Blog: The Overview Effect – Space and Our Connected Humanity

By Alex Dutton, Phoenix Space Head of Education.

For our first post, we’re going to start big, very big. Have you ever taken off in a plane, looked out of the window and seen all the people, cars, houses, streets shrink into specks and felt yourself temporarily away from the world? Imagine not just these objects, but entire mountains, cities, islands, seas all passing beneath you in a few seconds. How might you feel? Would you be so bothered about all the things down there that hitherto seemed so important?

Many astronauts have reported a significant cognitive shift on seeing the earth from orbit where, from their raised and detached perspective, they obtain a new, almost mystical, worldview. They see the earth as it is, the sole site of habitation wrapped in an atmosphere as thin as the skin of an apple is to the apple, an atmosphere that is all that is between us and inhospitable void of space. This ‘overview’ effect has been described and shown in many ways, some are below:

“The thing that really surprised me was that it [Earth] projected an air of fragility. And why, I don’t know. I don’t know to this day. I had a feeling it’s tiny, it’s shiny, it’s beautiful, it’s home, and it’s fragile.” — Michael Collins, Apollo 11

“Look again at that dot. That’s here. That’s home. That’s us. On it everyone you love, everyone you know, everyone you ever heard of, every human being who ever was, lived out their lives. The aggregate of our joy and suffering, thousands of confident religions, ideologies, and economic doctrines, every hunter and forager, every hero and coward, every creator and destroyer of civilisation, every king and peasant, every young couple in love, every mother and father, hopeful child, inventor and explorer, every teacher of morals, every corrupt politician, every “superstar,” every “supreme leader,” every saint and sinner in the history of our species lived there — on a mote of dust suspended in a sunbeam.” — Carl Sagan

How can we bring this overview effect back to earth? How can we share and nourish this perspective to change the small-minded ways in which most of us behave on an everyday basis? I’ll share some of my own attempts to bring this to others. I often projected livestreams from space onto the walls/ceiling of my flat and invited friends to watch with me without commentary or explanation. It’s wonderful to see grown adults overwhelmed with childlike wonder and lose track of time completely. I’ll never forget the faces of our students in Istanbul during our pilot in August 2019 when they fully comprehended that what they were seeing on the large projection in their classroom was the up-to-the-minute live footage of the same earth that they were living on, turning in front of them.

An older, lower-tech way to get a similar feeling is to go out stargazing. There’s no need for a telescope or binoculars: just bring a good pair of eyes to a dark, cloudless sky. Lying on your back and looking towards the heavens and reminding yourself that you are looking outwards not upwards gives a hint of what it must feel like to be in orbit. You come to realise that out into that great void there is no other home out there for us for now, that only by the weak force of gravity are you and the air you breath stuck on to the thinnest layer of the outside of our rocky spaceship, and that out in every direction is a universe far emptier and mysterious than we can comprehend. I was lucky enough to be able to spend some time in Taos, New Mexico last year which affords fantastic low-humidity, high-altitude conditions for stargazing. My favourite memory from that time was spending hours beneath the stars in the crisp air, desperately trying to keep my phone battery warm and alive as I was using the phone to control the camera to create this composite image below.

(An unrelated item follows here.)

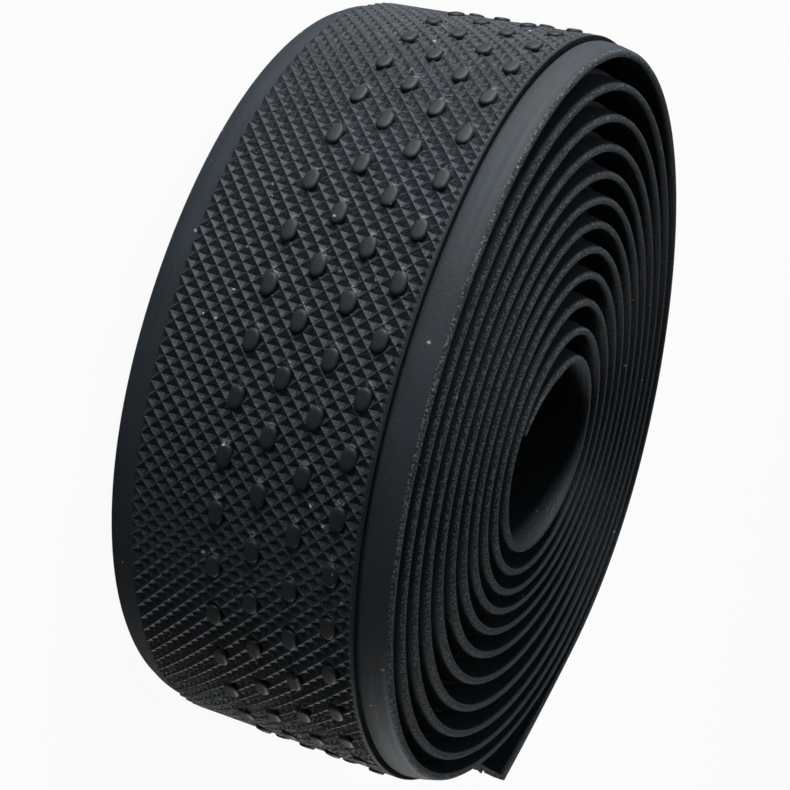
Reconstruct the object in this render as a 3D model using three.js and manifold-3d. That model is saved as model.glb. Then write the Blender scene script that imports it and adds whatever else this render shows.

When Carl Sagan asked for NASA’s Voyager 1 to take the last picture of Earth before the spaceship left our solar system, he knew that it would be of little scientific value. But he correctly predicted an enormous significance of the photograph in giving proper perspective to our place in this universe.

Indeed, from space, national boundaries vanish, the misunderstanding and conflicts that divide people become irrelevant. Frank White who first coined ‘the overview effect’ when he was flying in an airplane, wrote ‘Anyone living in a space settlement… will always have an overview. They will see things that we know, but that we don’t experience, which is that the Earth is one system,” we’re all part of that system, and there is a certain unity and coherence to it all.”

When we started Phoenix Space, we wanted to give our students a unique gift, something that, even if temporarily, helps them forget the cruelties of war, their loss and grief, the constant struggle. We want our students to gain the motivation and confidence to transcend their daily realities and discover the strength to be adventurous, creative and to take control of their lives. Understandably, we can’t send our students up into space right now, but through our work we hope to stimulate their own personal overview effect: being taught by teachers across the globe, looking at photographs taken from the top of the atmosphere on a high-altitude balloon, or a small satellite they helped to make and understand the physics of, being part of a program with students in multiple countries and, perhaps above all, learning about nature and science that allows them to stand on the shoulders of giants and see a little further.